By having the skills necessary to get work as a freelance editor, you can vary your workload. This is especially nice on those days when you just aren’t feeling inspired to write. Rather than sacrificing a day of pay, you can keep projects in your queue.
Pro Tip: Fact-checking is a part of an editor’s job. While grammar, spelling, and misplaced modifiers are important, being able to verify all of the information in written work is even more so. When you return an edited project, let your client know if all the factual information checks out. If it doesn’t, alert him so he can contact the writer.
5. You Need to Stay Organized
Just because you get to be your own boss doesn’t mean that you leave management of your transaction records to your PayPal account. You need to keep track of how much money you make throughout the year—as well as earnings, clients, project details, and hire dates. This way, you’ll have an accurate and up-to-date account of how much money you earn each quarter (hello, estimated taxes) and who it’s coming from. Plus, you will quickly know if you need to take any additional from one month to the next.
Pro Tip: One of the highest recommendations you can receive from a client is that you’ve never missed a deadline. People want to hire writers with a track record for turning things in on time. So, set up your calendar and reminders to stay on track of all due dates.

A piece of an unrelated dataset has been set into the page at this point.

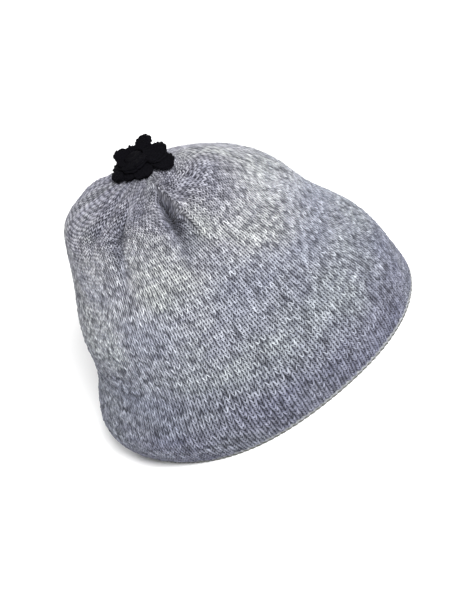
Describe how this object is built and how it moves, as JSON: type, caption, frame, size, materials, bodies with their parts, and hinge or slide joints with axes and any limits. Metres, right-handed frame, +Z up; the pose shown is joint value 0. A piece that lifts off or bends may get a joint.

6. You Need to Learn How to Pitch
Want to write for a cool site you’ve been eyeing? Well, as fabulous it would be if you could just say you’re interested and get an assignment, the surest way to land a new client is to come prepared with relevant pitches.
First, look at the site’s recommendations and requirement for pitches—follow those. Second, keep up-to-date on news surrounding the industries you’re most likely to write about. This will make sending relevant ideas easier, boosting your chances of getting hired regularly. Third, maintain a current and professional portfolio of your work.
Pro Tip: You can save your prospective clients some time by including a link to your portfolio, along with a simple call to action, below your email signature.